I colored my hair for the last time last December. My grey is showing. I really don’t care. I’m actually kind of curious to see where it will come in. Will it be a streak of awesome around my temples? Who knows?! But I want to find out.

I have no more interest in keeping up with the Jones’. I think it’s awesome that you drive that amazing car. I have no desire to go into debt to buy a car I can’t afford to impress you. (I used to.) Having contentment bleeds over into every other aspect of life; financial, relational, spiritual, physical – all of it. It is all so very related.

I will be 40 this summer. I’m all out of caring what people think.

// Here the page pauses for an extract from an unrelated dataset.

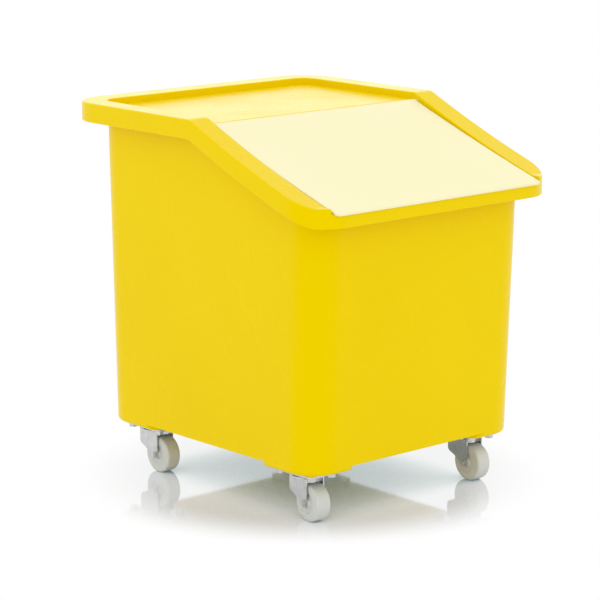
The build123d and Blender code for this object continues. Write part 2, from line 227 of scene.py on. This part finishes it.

I’m mostly content as an adult for the first time. images.jpeg

If I am content with myself and my life, and I want for nothing, how then can I be marketed to, sold to, or upgraded upon?

The thing is, when we finally don’t care anymore it frees us up to concentrate on things that actually matter; giving our time to causes that are dear to our passions and using our talents. Constant consumerism feels wasteful. Chasing youth in a bottle becomes an exercise in futility.

Contentment sure feels a lot more like life and actual living.

Sign. Me. Up.


One thought on “Contentment

  1. I love this post! Agreed! I’m almost 40 and have never much bothered with make-up. I do dye my hair though… However my mother – who is almost 70 never has and it is a shoulder length, kept trimmed by my father, lovely grey. No makeup either and very content. I aspire to that!